Saint Kassiani is one of the first composers whose scores are both extant and able to be interpreted by modern scholars and musicians. Approximately fifty of her hymns are extant and twenty-three are included in the Orthodox Church liturgical books. The exact number is difficult to assess, as many hymns are ascribed to different authors in different manuscripts and are often identified as anonymous. In addition, some 789 of her non-liturgical verses survive. Many are epigrams or aphorisms called "gnomic verse." An example: "I hate the rich man moaning as if he were poor."

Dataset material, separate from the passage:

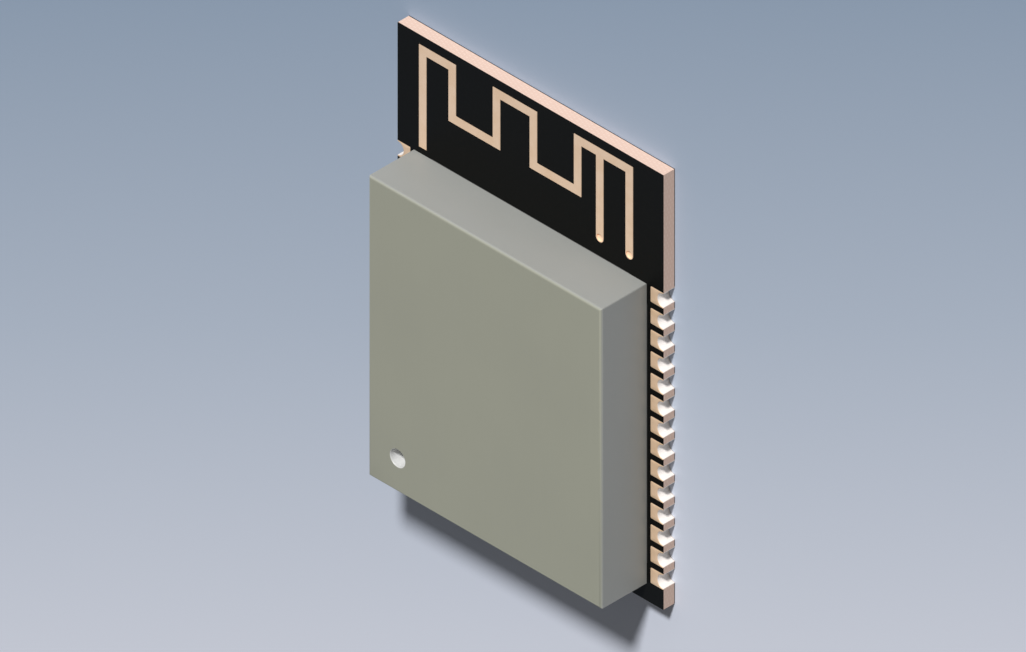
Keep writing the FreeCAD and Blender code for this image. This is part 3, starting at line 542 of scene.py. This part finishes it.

She was born between 805 and 810 AD in Constantinople into an wealthy family and grew to be exceptionally beautiful and intelligent. Three Byzantine chroniclers, Symeon Metarphrastes, George the Monk (a.k.a. George the Sinner) and Leto the Grammarian, claim that she was a participant in the "bride show" organized for the young bachelor Theophilos the Iconoclast by his stepmother, the Empress Dowager Euphrosyne. Smitten by Kassia's beauty, the young emperor approached her and said: "Through a woman [came forth] the baser [things]," referring to the sin and suffering coming as a result of Eve's transgression. Kassiani (Kassia) promptly responded by saying: "And through a woman [came forth] the better [things]," referring to the hope of salvation resulting from the Incarnation of Christ through the Theotokos (Mother of God). According to tradition, the dialogue was:

"-Εκ γυναικός τα χείρω." " -Και εκ γυναικός τά κρείτω."

His pride wounded by Kassiani's terse rebuttal, Theophilos rejected her and chose Theodora as his wife.

The next we hear of Kassiani is that in 843 AD she founded a Monastery in the west of Constantinople, near the Constantinian Walls, and became its first Egoumenissa (Abbess). Although many scholars attribute this to bitterness at having failed to marry Theophilos and becoming Empress, a letter from Theodore the Studite indicates that she had other motivations for wanting a monastic life. It has a close relationship with the nearby monastery of Stoudios, which was to play a central role in re-editing the Byzantine liturgical books in the 9th and 10th centuries, thus ensuring the survival of her work.

She wrote many hymns for liturgies; the most famous being the eponymous Hymn of Kassiani, sung every Holy and Great Wednesday (liturgically; actually chanted late in the evening of Holy and Great Tuesday). [Source: Orthodox Wiki]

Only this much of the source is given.